Regularizing Fairness in Optimal Policy Learning with Distributional Targets
Anders Bredahl Kock, David Preinerstorfer
TL;DR
This work introduces a flexible framework for fair optimal policy learning when the target is a distributional welfare functional rather than the mean. By formulating a penalized objective $\Omega_{\lambda,\mathcal{F}}(\bm{\delta}) = (1-\lambda)\mathsf{T}(\langle\bm{\delta},\mathcal{F}\rangle) - \lambda \max_{z}\mathsf{S}(\langle\bm{\delta},\mathcal{F}\rangle_z,\langle\bm{\delta},\mathcal{F}\rangle)$, the DM can trade off efficiency and fairness across protected groups, with $\lambda$ selected via data-driven strategies or budgeted fairness.

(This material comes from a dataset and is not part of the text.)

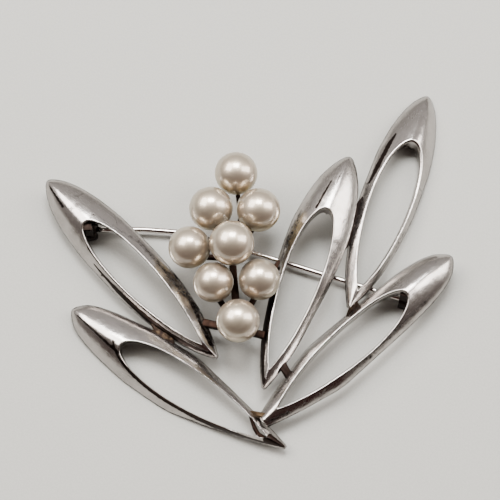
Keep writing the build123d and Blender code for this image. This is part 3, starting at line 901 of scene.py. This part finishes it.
def disc(name, centre, profile, material, bored):
    """A turned piece on a Y axis, from distances along Y and radii. A bored one joins up round its hole."""
    points = []
    for along, radius in profile:
        points += ring(centre + Y * along, X, Z, radius, DISC_SIDES)
    return mesh_piece(name, points, tube_faces(len(profile), DISC_SIDES, joined=bored), material)


def mirrored(profile):
    """A whole profile from its half on the positive side."""
    return [(-along, radius) for along, radius in profile] + list(reversed(profile))


EYE_ROUND = 0.15
face = EYE_WIDTH / 2
eye = disc("pin_eye", hinge_centre, mirrored([
    (face, RIVET_RADIUS + 0.05), (face, EYE_RADIUS - EYE_ROUND),
    (face - EYE_ROUND * 0.3, EYE_RADIUS - EYE_ROUND * 0.3), (face - EYE_ROUND, EYE_RADIUS),
]), painted_shade_silver, True)
sharp_over(eye, 50)

# The rivet's domed head: how far each ring stands out from the lug, and its radius.
RIVET_HEAD = ((0.3, 0.12), (0.28, 0.4), (0.2, 0.62), (0.08, 0.73), (0.0, 0.74), (0.0, RIVET_RADIUS))
lug_face = EYE_WIDTH / 2 + LUG_GAP + LUG_WIDTH
head = [(lug_face + 0.02 + out, radius) for out, radius in RIVET_HEAD]
rivet = disc("rivet_head", hinge_centre, mirrored(head), painted_shade_silver, False)
sharp_over(rivet, 60)
print("eye and rivet:", len(eye.data.polygons), "and", len(rivet.data.polygons), "faces")

# %% The hinge's lugs and plate, and the catch
PLATE_BEVEL = 0.08
PLATE_DEPTH = 0.6
PLATE_BACK, PLATE_FRONT = -1.0, 0.5  # from the rivet, along the pin
CROWN_SHARE = 0.9  # the dome's height over the pin's ends, as a share of LEAF_DOME


def plate(name, outline, origin, right, up, out, thick, material):
    """A flat plate with softened edges: an outline in its own two directions, and a thickness."""
    work = bmesh.new()
    low = [work.verts.new((origin + right * x + up * y) * MM) for x, y in outline]
    high = [work.verts.new((origin + right * x + up * y + out * thick) * MM) for x, y in outline]
    work.faces.new(low)
    work.faces.new(high)
    for row in range(len(outline)):
        after = (row + 1) % len(outline)
        work.faces.new((low[row], low[after], high[after], high[row]))
    bmesh.ops.recalc_face_normals(work, faces=work.faces)
    rims = [e for e in work.edges if e.calc_face_angle() > 0.6]
    bmesh.ops.bevel(work, geom=rims, offset=PLATE_BEVEL * MM, segments=2, affect="EDGES", profile=0.5)
    piece = worked_piece(name, work, material)
    sharp_over(piece, 40)
    return piece


def arc(radius, first, last, steps):
    """Points on an arc round 0, between two angles in degrees."""
    turns = [radians(first + (last - first) * step / steps) for step in range(steps + 1)]
    return [(radius * cos(turn), radius * sin(turn)) for turn in turns]


def roof_over_pin(leaf, share):
    """How far over the pin's middle line the inside of a leaf's face is."""
    return leaf_spot(leaf, share, 0, 0).z + CROWN_SHARE * LEAF_DOME - LEAF_WALL - PIN_HEIGHT


# A lug is round about the rivet and goes straight up into the leaf.
lug_top = roof_over_pin("upper_left", HINGE_SHARE - 0.03)
lug_line = [(0.6, lug_top), (0.62, 1.05)] + arc(LUG_RADIUS, 60, -180, 24) + [(-LUG_RADIUS, lug_top)]
hinge_parts = []
for side, name in ((-1, "hinge_lug_front"), (1, "hinge_lug_back")):
    near = side * (lug_face - LUG_WIDTH / 2) - LUG_WIDTH / 2
    hinge_parts.append(plate(name, lug_line, hinge_centre + Y * near, X, Z, Y, LUG_WIDTH, painted_shade_silver))
base_line = [(PLATE_BACK, -lug_face), (PLATE_FRONT, -lug_face)]
base_line += [(PLATE_FRONT, lug_face), (PLATE_BACK, lug_face)]
base = hinge_centre + Z * (lug_top + 0.05 - PLATE_DEPTH)
hinge_parts.append(plate("hinge_plate", base_line, base, X, Y, Z, PLATE_DEPTH, painted_shade_silver))

# The hook is open downwards, with a shank up into the leaf.
pin_level = Vector((-pin_run.y, pin_run.x, 0))
outside = HOOK_INSIDE + HOOK_WALL
shank = roof_over_pin("lower_right", CATCH_SHARE)
foot = 0.02 - PIN_HEIGHT
hook_line = [(-HOOK_INSIDE, foot), (-outside, foot)] + arc(outside, 180, 122, 8)
hook_line += [(-HOOK_WALL, shank), (HOOK_WALL, shank)] + arc(outside, 58, 0, 8)
hook_line += [(outside, foot), (HOOK_INSIDE, foot)] + arc(HOOK_INSIDE, 0, 180, 20)
hook_start = catch_centre - pin_run * (HOOK_WIDTH / 2)
hook = plate("catch_hook", hook_line, hook_start, pin_level, Z, pin_run, HOOK_WIDTH, painted_shade_silver)
print("hinge plates and catch:", len(hinge_parts) + 1)

# %% [markdown]
# ## Cultured pearls
# Nacre is thousands of thin layers of shell. Light comes back from all of them, so a pearl shows the
# window twice: a wide soft glow in its own cream, and over it a small sharp one. The finish is a
# blurred cream mirror under a clear coat, with a trace of rose sheen, and its colour is yellower
# towards the bottom, more on some pearls than on others. No pearl is a perfect ball: each mesh is
# pressed a little out of round, with the faint rings that grow with it.

# %% Pearl finish
def pearl_finish():
    """A blurred cream mirror, yellower towards the bottom, under a clear coat."""
    material, add, surface = start_material("cream_nacre")
    place = add("ShaderNodeTexCoord")["Object"]
    wide, fine = [add("ShaderNodeTexNoise", {
        "Vector": place, "Scale": 1 / (size_mm * MM), "Detail": detail, "Roughness": strength,
    })["Fac"] for size_mm, detail, strength in ((5.0, 2.0, 0.5), (0.35, 3.0, 0.6))]
    share = add("ShaderNodeMapRange", (wide, 0.35, 0.65))[0]
    cream = {0: share, 6: colour("#b0a492"), 7: colour("#aa9a8a")}
    cream = add("ShaderNodeMix", cream, data_type="RGBA")[2]
    yellow_low_down = add("ShaderNodeAttribute", attribute_name="yellow_low_down")["Fac"]
    warm = add("ShaderNodeMix", {0: yellow_low_down, 6: cream, 7: colour("#a99566")}, data_type="RGBA")[2]
    soft = add("ShaderNodeMapRange", (fine, 0.3, 0.7, 0.35, 0.39))[0]
    bump = {"Height": fine, "Strength": 0.05, "Distance": RELIEF_MM * MM}
    bump = add("ShaderNodeBump", bump)["Normal"]
    fill(surface, {
        "Base Color": warm, "Metallic": 0.87, "Roughness": soft, "Normal": bump, "IOR": 1.6,
        "Specular Tint": colour("#c2cab4"), "Coat Weight": 1.0, "Coat Roughness": 0.10, "Coat IOR": 1.85,
        "Sheen Weight": 0.08, "Sheen Tint": colour("#f3cfc2"),
    })
    return material


nacre = pearl_finish()
print("pearl finish:", nacre.name)

# %% Pearls
PEARL_CUTS = 23
PEARL_UNEVEN = 0.012  # how far out of round, as a share of the radius
RING_STEPS = 22
RING_HEIGHT = 0.0006
PEARL_FIT = 0.992  # keeps the skin just inside the exact pearl


def make_pearl(name, order, material):
    """A cube sphere, a little out of round, with faint growth rings."""
    radius = pearl_radius(name)
    centre = seat_point(name) + Z * radius
    work = bmesh.new()
    bmesh.ops.create_cube(work, size=2)
    bmesh.ops.subdivide_edges(work, edges=work.edges[:], cuts=PEARL_CUTS, use_grid_fill=True)
    axis = Vector((sin(order * 2.1), cos(order * 1.3), 0.6)).normalized()
    yellow_low_down = []
    for vert in work.verts:
        ray = vert.co.normalized()
        uneven = noise.noise(ray * 0.9 + X * (order * 3.7)) * PEARL_UNEVEN
        pole = ray.dot(axis)
        ring = sin(pole * RING_STEPS) * RING_HEIGHT * ease(0.3, 0.8, abs(pole))
        vert.co = (centre + ray * radius * (PEARL_FIT + min(0.007, uneven) + ring)) * MM
        # Each pearl turns yellower towards its bottom, by its row's share.
        yellow_low_down.append(PEARLS[name]["yellow_low_down"] * ease(0.6, -0.3, ray.z))
    piece = worked_piece(name + "_skin", work, material)
    piece.data.attributes.new("yellow_low_down", "FLOAT", "POINT").data.foreach_set("value", yellow_low_down)
    return piece


pearl_pieces = [make_pearl(name, order, nacre) for order, name in enumerate(PEARLS)]
print("pearls:", len(pearl_pieces), "of", len(pearl_pieces[0].data.polygons), "faces")

# %% [markdown]
# ## What each piece stands for
# Each visual piece rides on a body of the exact model and takes the place of its solid.

# %% Bodies and nodes
for piece in (*leaf_pieces, stem, cups, rods, fillets, *hinge_parts, hook):
    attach(piece, "spray")
    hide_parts("leaf_spray")
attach(rivet, "spray")
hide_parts("hinge_rivet")
for piece in (pin, eye):
    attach(piece, "pin")
    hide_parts("pin_stem")
for name, piece in zip(PEARLS, pearl_pieces):
    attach(piece, "spray")
    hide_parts(name)

# %% [markdown]
# ## Table, light and camera
# The brooch lies on matt white card. Three windows light it: one high up behind it, one to its left and
# a lower one to its right. Polished silver shows the whole room, so the surroundings matter as much as
# the lamps: pale walls behind and beside it, a duller ceiling, and the dark side where the photographer
# stands.

# %% Card
FIBRE_MM = 0.3  # real paper fibres are ten times finer, too fine to show here


def card_finish():
    """Matt card: short paper fibres that catch no gloss, only a little shade."""
    material, add, surface = start_material("matt_white_card")
    place = add("ShaderNodeTexCoord")["Object"]
    fibre = {"Vector": place, "Scale": 1 / (FIBRE_MM * MM), "Detail": 4.0, "Roughness": 0.75}
    fibre = add("ShaderNodeTexNoise", fibre)["Fac"]
    tone = {0: fibre, 6: colour("#8d8d89"), 7: colour("#a5a4a0")}
    tone = add("ShaderNodeMix", tone, data_type="RGBA")[2]
    bump = {"Height": fibre, "Strength": 0.5, "Distance": 0.05 * MM}
    bump = add("ShaderNodeBump", bump)["Normal"]
    fill(surface, {"Base Color": tone, "Roughness": 0.9, "Normal": bump})
    return material


CARD_REACH = 2000
corners = [(x * CARD_REACH, y * CARD_REACH, 0) for x, y in ((-1, -1), (1, -1), (1, 1), (-1, 1))]
table = mesh_piece("table_card", corners, [(0, 1, 2, 3)], card_finish(), closed=False)
print("card:", 2 * CARD_REACH, "mm wide")

# %% Window light
WINDOW_DISTANCE = 0.5
# For each window: degrees above the table, degrees round from straight behind to the right, width and
# height in metres, power in watts, and colour.
WINDOWS = {
    "window_middle": (67, 4, 0.24, 0.175, 5.7, "#fdfdfb"),
    "window_left": (52, -62, 0.34, 0.28, 4.4, "#fffaf4"),
    "window_right": (38, 78, 0.22, 0.42, 3.5, "#fffaf4"),
}
for name, (elevation, azimuth, width, height, power, tint) in WINDOWS.items():
    light = bpy.data.lights.new(name, "AREA")
    light.shape = "RECTANGLE"
    light.size, light.size_y = width, height
    light.energy = power
    light.color = colour(tint)[:3]
    lamp = put_in_scene(name, light)
    rise, turn = radians(elevation), radians(azimuth)
    way = Vector((sin(turn) * cos(rise), cos(turn) * cos(rise), sin(rise)))
    lamp.location = way * WINDOW_DISTANCE
    lamp.rotation_euler = way.to_track_quat("Z", "Y").to_euler()
    print(name, power, "watts")

# %% Surroundings
def surroundings():
    """A room painted on the sky: walls, ceiling, a grey front and the dark photographer."""
    world = bpy.data.worlds.new("room")
    bpy.context.scene.world = world
    world.use_nodes = True
    add = partial(add_node, world.node_tree)
    way = add("ShaderNodeTexCoord")["Generated"]
    x, y, z = add("ShaderNodeSeparateXYZ", (way,))
    flat = add("ShaderNodeCombineXYZ", (x, y))[0]
    level = add("ShaderNodeVectorMath", (flat,), operation="NORMALIZE")[0]
    behind = add("ShaderNodeSeparateXYZ", (level,))["Y"]

    # Shades laid over each other, each from where it starts to where it covers: the ceiling, the foot of
    # the walls and the grey front. The photographer is the dark patch low in the front.
    shade = colour("#f4efea")
    for place, start, full, code in (
        (z, 0.25, 0.75, "#d8cfca"),
        (z, 0.35, 0.0, "#aaa29c"),
        (behind, 0.25, -0.25, "#8f8580"),
    ):
        share = add("ShaderNodeMapRange", (place, start, full))[0]
        shade = add("ShaderNodeMix", {0: share, 6: shade, 7: colour(code)}, data_type="RGBA")[2]
    front = add("ShaderNodeMapRange", (behind, -0.35, -0.65))[0]
    low = add("ShaderNodeMapRange", (y, -0.07, -0.17))[0]
    share = add("ShaderNodeMath", (front, low), operation="MULTIPLY")[0]
    shade = add("ShaderNodeMix", {0: share, 6: shade, 7: colour("#43241f")}, data_type="RGBA")[2]
    fill(world.node_tree.nodes["Background"], {"Color": shade, "Strength": 0.84})


surroundings()
print("world:", bpy.context.scene.world.name)

# %% Camera
CAMERA_TARGET = (0, 1.4, 4.0)
CAMERA_TILT = 70  # degrees above the table
CAMERA_DISTANCE = 300
VIEW_ANGLE = 13.8  # degrees across the picture
SENSOR_WIDTH = 36
tilt = radians(CAMERA_TILT)
camera_data = bpy.data.cameras.new("camera")
camera_data.sensor_width = SENSOR_WIDTH
camera_data.lens = SENSOR_WIDTH / (2 * tan(radians(VIEW_ANGLE) / 2))
camera_data.clip_start = 0.01
camera = put_in_scene("camera", camera_data)
place = Vector(CAMERA_TARGET) + Vector((0, -cos(tilt), sin(tilt))) * CAMERA_DISTANCE
camera.location = place * MM
camera.rotation_euler = (radians(90) - tilt, 0, 0)
bpy.context.scene.camera = camera
print("lens:", round(camera_data.lens, 1), "mm")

The authors prove regret bounds and consistency for empirical success policies, and extend the methodology to non-discrete covariates, including an interpolation-based method for value function estimation. Numerical experiments, including toy examples and two empirical illustrations (Pennsylvania reemployment bonuses and an entrepreneurship program), demonstrate the practical trade-offs and guide parameter tuning. Overall, the paper provides a principled, generalizable approach to incorporating broad fairness notions into distributional policy targets in observational settings.
Abstract
A decision maker typically (i) incorporates training data to learn about the relative effectiveness of treatments, and (ii) chooses an implementation mechanism that implies an ``optimal'' predicted outcome distribution according to some target functional. Nevertheless, a fairness-aware decision maker may not be satisfied achieving said optimality at the cost of being ``unfair" against a subgroup of the population, in the sense that the outcome distribution in that subgroup deviates too strongly from the overall optimal outcome distribution. We study a framework that allows the decision maker to regularize such deviations, while allowing for a wide range of target functionals and fairness measures to be employed. We establish regret and consistency guarantees for empirical success policies with (possibly) data-driven preference parameters, and provide numerical results. Furthermore, we briefly illustrate the methods in two empirical settings.